Sources : Wikipédia en français, article Démographie de la Chine

     Ces quatre graphiques juxtaposés révelent une mutation profonde de la démographie chinoise. Le graphique de 1990 laisse voir encore l'ancienne forme de la pyramide en pagode des années 1940 et 1950. La structure est marquée par trois traumatismes : celui des années 1930 et 1940, présenté ci-dessus, est encore bien visible, bien qu'il commence à s'estomper. Les témoins directs de ces décennies ont alors entre 40 et 50 ans.  

     La pyramide des âges de 1990 laisse voir d'immenses"classes creuses", répondant au nombre d'enfants et de jeunes gens entre 4 et 21 ans, de même que dans la classe d'âge des Chinois de 29 à 32 ans. Celle-ci correspond aux naissances des années 1958 à 1961 : c'est la période de la "Grande Famine de trois ans" (三年大饥荒sān nián dà jī huāng), qi a vu la mort par la faim d'au moins 15 millions de personnes. Le PCC a reconnu en 1981 que cette calamité a été provoquée par les erreurs du "Grand Bond en avant" et des campagnes "anti-droitistes" dues aux "Communes populaires".

 

      Une deuxième série de dénatalité, correspond continûment aux années 1969 à 1986. Cette crise, dès 1969, suit la fin de la Révolution culturelle et la reprise en main, par l'Armée populaire de libération, de la situation politique. La fin de la dénatalité en 1986 correspond au second souffle de la réorientation de la politique voulue par Deng XiaoPing dès 1978, durant les trois premières années du programme "Réforme et ouverture" (改革开放Gǎigé kāifàng). Cette embellie s'arrête brusquement durant l'année de la crise de la Place Tien An Men, en 1989. Une nouvelle crise de dénatalité commence, particulièrement grave, empirant jusqu'en 1999, avant de se résorber lentement jusqu'en 2015, avant une rechute depuis 2018 (année marqué par les réformes constitutionnelles de Xi JinPing et le début de la guerre commerciale entre les États Unis d'Amérique et la République Populaire de Chine).

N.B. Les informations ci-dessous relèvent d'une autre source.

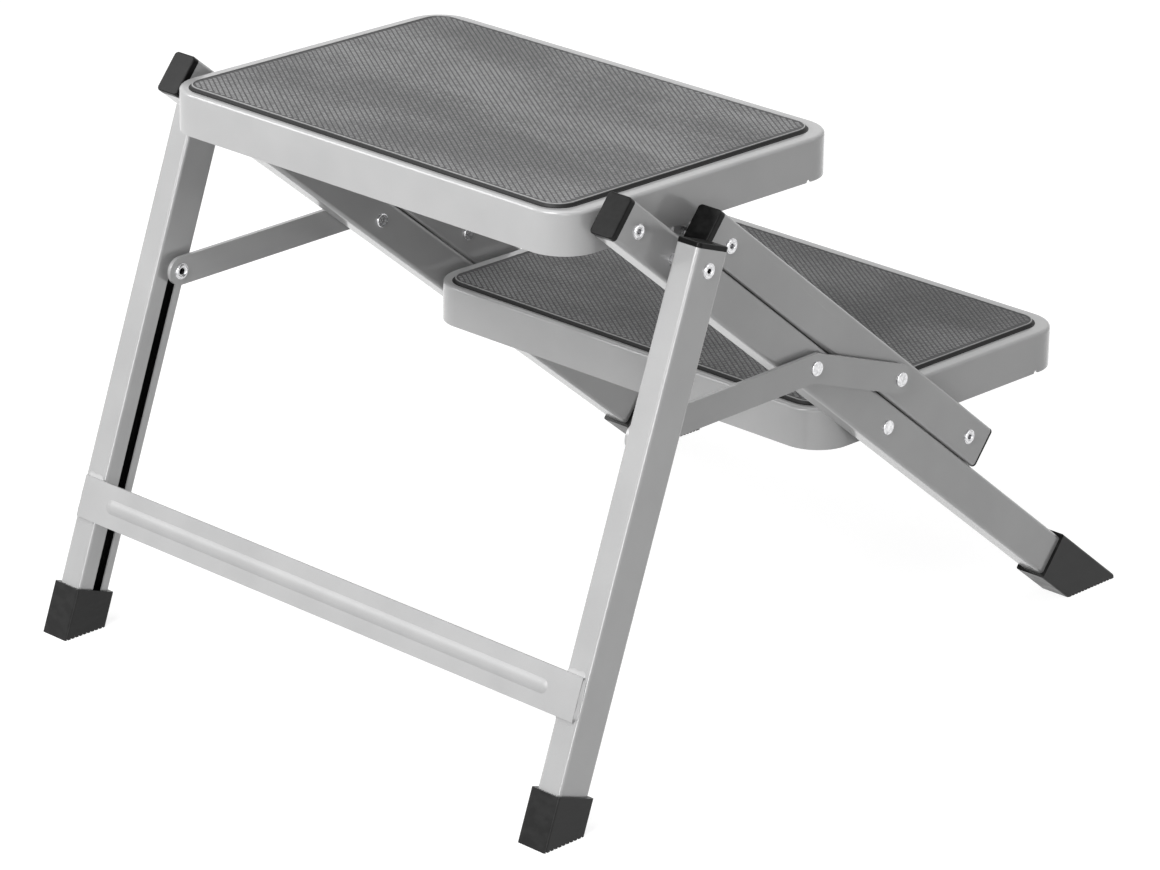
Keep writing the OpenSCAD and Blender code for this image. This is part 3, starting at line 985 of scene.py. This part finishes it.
@dataclass
class RearFrame:
    """The two rear legs with their caps and feet, and the welded cross bar."""

    layout: StepLayout
    bar_drop: float = 0.28645
    bar_height: float = 0.030
    bar_inset: float = 0.003
    edge_bead: WeldBead = WeldBead(0.0036, 0.0007)
    edge_lead: float = 0.3
    end_bead: WeldBead = WeldBead(0.0024, 0.0019)
    end_share: float = 0.46
    sharp: float = 60.0

    def build(self, bench: Bench) -> None:
        """Dress the rear frame and lay its welds.

        Args:
            bench: The maker of pieces.
        """
        for side in Side:
            leg_paint = bench.finishes.rear_leg_paint
            bench.finishes.dress([f"rear_leg_{side.word}"], Slot.FRAME, leg_paint)
            bench.finishes.dress([f"rear_leg_cap_{side.word}"], Slot.CAP)
            bench.finishes.dress([f"rear_foot_{side.word}"], Slot.FOOT)
            self.welds(bench, side)
        bench.finishes.dress(["cross_bar"], Slot.FRAME, bench.finishes.bar_paint)

    def welds(self, bench: Bench, side: Side) -> None:
        """Lay the painted welds round one end of the cross bar.

        Args:
            bench: The maker of pieces.
            side: The leg's side.
        """
        inner = side.value * (self.layout.leg_inner + self.edge_lead * self.edge_bead.reach)
        outer = side.value * (self.layout.leg_outer - self.bar_inset)
        for edge, word in ((-1, "top"), (1, "bottom")):
            level = self.bar_drop + edge * self.bar_height / 2
            path = (Vector((inner, 0, level)), Vector((outer, 0, level)))
            name = f"weld_{word}_{side.word}"
            self.weld(bench, name, self.edge_bead, path, Vector((0, 0, edge)))
        levels = [self.bar_drop + edge * self.end_share * self.bar_height for edge in (-1, 1)]
        path = (Vector((outer, 0, levels[0])), Vector((outer, 0, levels[1])))
        name = f"weld_end_{side.word}"
        self.weld(bench, name, self.end_bead, path, Vector((side.value, 0, 0)))

    def weld(
        self, bench: Bench, name: str, bead: WeldBead, path: tuple[Vector, Vector], out: Vector
    ) -> None:
        """Lay one weld.

        Args:
            bench: The maker of pieces.
            name: The weld's name.
            bead: Its shape.
            path: Its two ends along the bar's edge, in the rear legs' frame.
            out: The direction away from the bar.
        """
        back = Vector((0, -self.layout.tube_depth / 2, 0))
        rings = []
        for step in range(bead.steps + 1):
            share = step / bead.steps
            centre = path[0].lerp(path[1], share) + back
            section = bead.section(share, centre, out)
            rings.append([self.layout.rear_leg @ point for point in section])
        mesh = bmesh.new()
        loft(mesh, rings)
        paint = bench.finishes.bar_paint
        bench.piece(name, mesh, Slot.FRAME, "rear_frame", self.sharp, paint)


@dataclass(frozen=True)
class SoftLamp:
    """A rectangular lamp that faces the step."""

    name: str
    place: Vector
    width: float
    height: float
    watts: float


@dataclass
class Studio:
    """White floor, soft lamps and the photograph's camera."""

    camera_place: Vector = Vector((-2.27457, 2.40650, 1.43063))
    camera_right: Vector = Vector((-0.718776, -0.695069, 0.015530))
    camera_up: Vector = Vector((0.263916, -0.252116, 0.931013))
    camera_back: Vector = Vector((-0.643203, 0.673288, 0.364655))
    lens: float = 156.83
    sensor: float = 36.0
    clip: tuple[float, float] = (0.05, 60.0)
    floor_reach: float = 9.0
    floor_sides: int = 96
    floor_tone: Tone = Tone(0.34, 0.34, 0.34)
    floor_rough: float = 0.9
    floor_specular: float = 0.1
    floor_glow: float = 0.86
    room_light: float = 0.12
    room_shown: float = 1.0
    aim: Vector = Vector((0.0, 0.0, 0.2))
    lamps: tuple[SoftLamp, ...] = (
        SoftLamp("key_lamp", Vector((-0.45, 2.70, 1.90)), 1.7, 1.7, 78.0),
        SoftLamp("rim_lamp", Vector((1.95, 1.85, 1.60)), 1.2, 1.2, 26.0),
        SoftLamp("top_lamp", Vector((-0.3, 0.2, 3.0)), 2.4, 2.4, 30.0),
        SoftLamp("corner_lamp", Vector((-2.38, 2.20, 0.45)), 1.0, 0.75, 11.5),
    )

    def build(self) -> None:
        """Set up the studio."""
        self.camera()
        self.floor()
        self.world()
        for lamp in self.lamps:
            self.hang(lamp)
        bpy.context.scene.view_settings.view_transform = "Standard"

    def camera(self) -> None:
        """Stand the camera where the photograph was taken from."""
        data = bpy.data.cameras.new("photo_camera")
        data.lens = self.lens
        data.sensor_width = self.sensor
        data.sensor_fit = "HORIZONTAL"
        data.clip_start, data.clip_end = self.clip
        camera = bpy.data.objects.new("photo_camera", data)
        turn = Matrix((self.camera_right, self.camera_up, self.camera_back)).transposed()
        camera.matrix_world = Matrix.Translation(self.camera_place) @ turn.to_4x4()
        bpy.context.scene.collection.objects.link(camera)
        bpy.context.scene.camera = camera
        log.info("camera at %s", tuple(round(value, 3) for value in self.camera_place))

    def hang(self, lamp: SoftLamp) -> None:
        """Hang a lamp.

        Args:
            lamp: Its name, place, size and power.
        """
        data = bpy.data.lights.new(lamp.name, "AREA")
        data.shape = "RECTANGLE"
        data.size, data.size_y = lamp.width, lamp.height
        data.energy = lamp.watts
        light = bpy.data.objects.new(lamp.name, data)
        light.location = lamp.place
        light.rotation_mode = "QUATERNION"
        light.rotation_quaternion = (self.aim - lamp.place).to_track_quat("-Z", "Y")
        bpy.context.scene.collection.objects.link(light)
        log.info("lamp %s: %.1f W", lamp.name, lamp.watts)

    def floor(self) -> None:
        """Lay the floor: white to the eye and in reflections, with the step's soft shadow."""
        sheet = NodeSheet("studio_floor")
        sheet.feed(self.floor_tone.rgba, sheet.shader.inputs["Base Color"])
        sheet.set(Roughness=self.floor_rough, Specular_IOR_Level=self.floor_specular)
        paths = sheet.add("ShaderNodeLightPath")
        seen = sheet.math("MAXIMUM", paths.outputs["Is Camera Ray"], paths.outputs["Is Glossy Ray"])
        seen = sheet.math("MAXIMUM", seen, paths.outputs["Is Transmission Ray"])
        glow = sheet.add("ShaderNodeEmission")
        sheet.link(sheet.math("MULTIPLY", seen, self.floor_glow), glow.inputs["Strength"])
        both = sheet.add("ShaderNodeAddShader")
        sheet.link(sheet.shader.outputs[0], both.inputs[0])
        sheet.link(glow.outputs[0], both.inputs[1])
        sheet.link(both.outputs[0], sheet.output.inputs["Surface"])
        mesh = bmesh.new()
        bmesh.ops.create_circle(
            mesh, cap_ends=True, segments=self.floor_sides, radius=self.floor_reach
        )
        data = bpy.data.meshes.new("studio_floor")
        mesh.to_mesh(data)
        mesh.free()
        data.materials.append(sheet.material)
        floor = bpy.data.objects.new("studio_floor", data)
        bpy.context.scene.collection.objects.link(floor)
        log.info("floor laid")

    def world(self) -> None:
        """Set the room's light: plain grey on the step, white to the eye and in reflections."""
        world = bpy.data.worlds.new("studio_room")
        bpy.context.scene.world = world
        world.use_nodes = True
        tree = world.node_tree
        paths = tree.nodes.new("ShaderNodeLightPath")
        shown = tree.nodes.new("ShaderNodeMath")
        shown.operation = "MAXIMUM"
        tree.links.new(paths.outputs["Is Camera Ray"], shown.inputs[0])
        tree.links.new(paths.outputs["Is Glossy Ray"], shown.inputs[1])
        strength = tree.nodes.new("ShaderNodeMapRange")
        strength.inputs["To Min"].default_value = self.room_light
        strength.inputs["To Max"].default_value = self.room_shown
        tree.links.new(shown.outputs[0], strength.inputs["Value"])
        room = tree.nodes["Background"]
        room.inputs["Color"].default_value = (1, 1, 1, 1)
        tree.links.new(strength.outputs["Result"], room.inputs["Strength"])
        log.info("room lit")


def main() -> None:
    """Dress the whole step."""
    logging.basicConfig(level=logging.INFO, format="%(name)s: %(message)s")
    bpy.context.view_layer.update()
    layout = StepLayout()
    bench = Bench(Finishes(layout))
    Studio().build()
    for level in TreadLevel:
        Tread(level, layout).build(bench)
    FrontFrame().build(bench)
    TreadRails().build(bench)
    FoldLinks().build(bench)
    RearFrame(layout).build(bench)


if __name__ == "__main__":
    main()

     Il est sans doute trop tôt pour tirer des conclusions définitives de l'étude des pyramides des âges les plus récentes. Mais l'on constate la grande corrélation entre les crises de natalité du XX° siècle chinois et les grandes crises de la vie politique de cette grande puissance (guerres civiles ou étrangères, disettes et famines, crise politiques internes).